'''

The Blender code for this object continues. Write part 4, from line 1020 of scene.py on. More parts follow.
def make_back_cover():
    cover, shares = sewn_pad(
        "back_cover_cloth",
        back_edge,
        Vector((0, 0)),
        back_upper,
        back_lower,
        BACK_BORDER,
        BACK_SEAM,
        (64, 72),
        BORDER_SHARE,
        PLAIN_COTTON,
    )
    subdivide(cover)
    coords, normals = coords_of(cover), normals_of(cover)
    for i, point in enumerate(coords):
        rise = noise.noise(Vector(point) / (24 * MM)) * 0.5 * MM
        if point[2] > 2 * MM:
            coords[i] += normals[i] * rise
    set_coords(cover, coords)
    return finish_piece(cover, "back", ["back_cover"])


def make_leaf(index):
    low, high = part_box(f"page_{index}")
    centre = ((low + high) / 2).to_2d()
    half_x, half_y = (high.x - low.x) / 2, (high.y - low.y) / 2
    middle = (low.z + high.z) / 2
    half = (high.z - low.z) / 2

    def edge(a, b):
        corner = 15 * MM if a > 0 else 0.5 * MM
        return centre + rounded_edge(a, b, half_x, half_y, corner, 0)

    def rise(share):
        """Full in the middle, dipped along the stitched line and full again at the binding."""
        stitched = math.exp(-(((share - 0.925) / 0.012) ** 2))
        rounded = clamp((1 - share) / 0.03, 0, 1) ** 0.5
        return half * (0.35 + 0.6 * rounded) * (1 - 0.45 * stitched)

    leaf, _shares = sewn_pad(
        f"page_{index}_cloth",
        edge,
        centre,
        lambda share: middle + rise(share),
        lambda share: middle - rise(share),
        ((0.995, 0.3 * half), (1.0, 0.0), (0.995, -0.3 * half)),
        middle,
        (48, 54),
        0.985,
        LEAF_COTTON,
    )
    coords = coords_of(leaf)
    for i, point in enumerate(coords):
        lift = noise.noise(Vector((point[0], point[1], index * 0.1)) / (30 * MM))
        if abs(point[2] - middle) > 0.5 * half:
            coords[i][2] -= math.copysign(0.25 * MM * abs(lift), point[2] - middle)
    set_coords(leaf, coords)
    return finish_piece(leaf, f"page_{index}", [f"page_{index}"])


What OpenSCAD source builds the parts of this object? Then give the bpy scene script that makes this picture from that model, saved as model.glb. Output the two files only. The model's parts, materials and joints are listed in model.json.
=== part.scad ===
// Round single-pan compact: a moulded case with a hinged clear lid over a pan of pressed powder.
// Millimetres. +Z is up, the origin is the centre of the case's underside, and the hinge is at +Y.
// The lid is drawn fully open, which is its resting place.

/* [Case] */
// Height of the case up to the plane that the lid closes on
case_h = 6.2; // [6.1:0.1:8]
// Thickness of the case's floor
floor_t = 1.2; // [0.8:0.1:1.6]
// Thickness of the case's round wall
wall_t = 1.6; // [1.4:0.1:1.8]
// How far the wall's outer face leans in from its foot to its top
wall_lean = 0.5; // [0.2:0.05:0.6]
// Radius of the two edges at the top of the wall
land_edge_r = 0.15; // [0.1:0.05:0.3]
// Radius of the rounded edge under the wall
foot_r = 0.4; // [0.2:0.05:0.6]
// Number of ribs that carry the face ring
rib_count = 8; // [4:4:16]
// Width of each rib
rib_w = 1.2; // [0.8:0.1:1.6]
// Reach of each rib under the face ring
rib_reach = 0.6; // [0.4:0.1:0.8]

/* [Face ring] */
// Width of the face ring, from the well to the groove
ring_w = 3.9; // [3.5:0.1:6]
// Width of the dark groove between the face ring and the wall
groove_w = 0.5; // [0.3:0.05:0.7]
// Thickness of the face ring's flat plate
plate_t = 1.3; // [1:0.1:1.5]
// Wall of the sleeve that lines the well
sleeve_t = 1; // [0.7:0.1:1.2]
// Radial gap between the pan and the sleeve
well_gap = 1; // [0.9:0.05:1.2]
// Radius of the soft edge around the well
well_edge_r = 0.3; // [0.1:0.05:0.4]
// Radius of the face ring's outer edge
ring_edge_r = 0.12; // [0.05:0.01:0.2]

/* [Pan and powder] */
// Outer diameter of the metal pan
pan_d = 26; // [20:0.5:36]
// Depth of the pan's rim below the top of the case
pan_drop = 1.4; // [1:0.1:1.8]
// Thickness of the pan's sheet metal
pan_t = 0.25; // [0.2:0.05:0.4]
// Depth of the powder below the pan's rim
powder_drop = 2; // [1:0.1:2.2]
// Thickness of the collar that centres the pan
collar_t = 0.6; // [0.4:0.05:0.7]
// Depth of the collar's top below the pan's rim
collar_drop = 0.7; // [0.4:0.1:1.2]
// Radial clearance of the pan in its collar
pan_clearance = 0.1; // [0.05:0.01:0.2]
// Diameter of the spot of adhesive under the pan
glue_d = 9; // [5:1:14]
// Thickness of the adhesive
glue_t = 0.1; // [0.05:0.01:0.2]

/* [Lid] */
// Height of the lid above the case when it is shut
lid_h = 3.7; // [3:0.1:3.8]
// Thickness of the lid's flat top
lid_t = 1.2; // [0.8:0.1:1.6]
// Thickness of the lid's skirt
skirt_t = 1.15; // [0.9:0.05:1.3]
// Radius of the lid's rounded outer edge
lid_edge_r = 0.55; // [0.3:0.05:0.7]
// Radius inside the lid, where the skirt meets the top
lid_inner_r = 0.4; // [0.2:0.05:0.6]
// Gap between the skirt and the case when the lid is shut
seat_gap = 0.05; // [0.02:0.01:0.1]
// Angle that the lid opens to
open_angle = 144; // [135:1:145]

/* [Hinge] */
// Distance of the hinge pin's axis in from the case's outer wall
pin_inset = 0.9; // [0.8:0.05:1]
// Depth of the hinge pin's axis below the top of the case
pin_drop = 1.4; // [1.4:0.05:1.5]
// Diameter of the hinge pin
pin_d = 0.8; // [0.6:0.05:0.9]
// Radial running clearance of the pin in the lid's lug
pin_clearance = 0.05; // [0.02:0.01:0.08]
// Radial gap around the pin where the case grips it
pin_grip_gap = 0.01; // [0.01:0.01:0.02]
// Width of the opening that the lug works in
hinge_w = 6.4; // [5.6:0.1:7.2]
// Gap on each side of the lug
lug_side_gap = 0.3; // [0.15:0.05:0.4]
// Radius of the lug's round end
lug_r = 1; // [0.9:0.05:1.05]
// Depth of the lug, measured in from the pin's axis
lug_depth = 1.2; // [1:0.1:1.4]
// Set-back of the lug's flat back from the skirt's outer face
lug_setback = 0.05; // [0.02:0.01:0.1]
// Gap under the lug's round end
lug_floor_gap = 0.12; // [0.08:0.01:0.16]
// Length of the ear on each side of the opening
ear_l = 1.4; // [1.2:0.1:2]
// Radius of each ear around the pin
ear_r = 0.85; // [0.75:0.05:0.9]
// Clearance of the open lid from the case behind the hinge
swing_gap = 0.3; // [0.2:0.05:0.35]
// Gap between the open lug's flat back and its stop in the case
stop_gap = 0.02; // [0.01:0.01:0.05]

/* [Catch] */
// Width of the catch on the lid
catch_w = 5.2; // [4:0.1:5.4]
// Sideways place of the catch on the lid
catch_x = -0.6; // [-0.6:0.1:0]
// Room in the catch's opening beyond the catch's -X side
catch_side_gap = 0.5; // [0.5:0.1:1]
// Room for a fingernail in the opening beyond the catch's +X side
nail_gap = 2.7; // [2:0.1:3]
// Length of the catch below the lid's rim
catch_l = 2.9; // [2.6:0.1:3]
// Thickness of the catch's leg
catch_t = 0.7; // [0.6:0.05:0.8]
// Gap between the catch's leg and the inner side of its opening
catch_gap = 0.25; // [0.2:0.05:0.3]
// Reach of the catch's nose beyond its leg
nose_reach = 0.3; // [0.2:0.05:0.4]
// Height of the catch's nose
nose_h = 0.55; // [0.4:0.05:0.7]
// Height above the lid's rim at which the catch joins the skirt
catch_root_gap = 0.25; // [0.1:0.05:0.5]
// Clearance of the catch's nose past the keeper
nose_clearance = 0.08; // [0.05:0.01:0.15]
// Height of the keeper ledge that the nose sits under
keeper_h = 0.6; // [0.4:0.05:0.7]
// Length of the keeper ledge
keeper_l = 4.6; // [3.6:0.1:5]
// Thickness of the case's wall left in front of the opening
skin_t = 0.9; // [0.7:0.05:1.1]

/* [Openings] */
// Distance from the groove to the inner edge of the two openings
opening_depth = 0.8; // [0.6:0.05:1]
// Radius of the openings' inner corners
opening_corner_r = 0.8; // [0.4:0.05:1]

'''

• Directive
Quote verbatim the opening lines of the listing above, ending with the line where "return centre +" appears; include both endpoints and nothing more.

• In response
The Blender code for this object continues. Write part 4, from line 1020 of scene.py on. More parts follow.
def make_back_cover():
    cover, shares = sewn_pad(
        "back_cover_cloth",
        back_edge,
        Vector((0, 0)),
        back_upper,
        back_lower,
        BACK_BORDER,
        BACK_SEAM,
        (64, 72),
        BORDER_SHARE,
        PLAIN_COTTON,
    )
    subdivide(cover)
    coords, normals = coords_of(cover), normals_of(cover)
    for i, point in enumerate(coords):
        rise = noise.noise(Vector(point) / (24 * MM)) * 0.5 * MM
        if point[2] > 2 * MM:
            coords[i] += normals[i] * rise
    set_coords(cover, coords)
    return finish_piece(cover, "back", ["back_cover"])


def make_leaf(index):
    low, high = part_box(f"page_{index}")
    centre = ((low + high) / 2).to_2d()
    half_x, half_y = (high.x - low.x) / 2, (high.y - low.y) / 2
    middle = (low.z + high.z) / 2
    half = (high.z - low.z) / 2

    def edge(a, b):
        corner = 15 * MM if a > 0 else 0.5 * MM
        return centre + rounded_edge(a, b, half_x, half_y, corner, 0)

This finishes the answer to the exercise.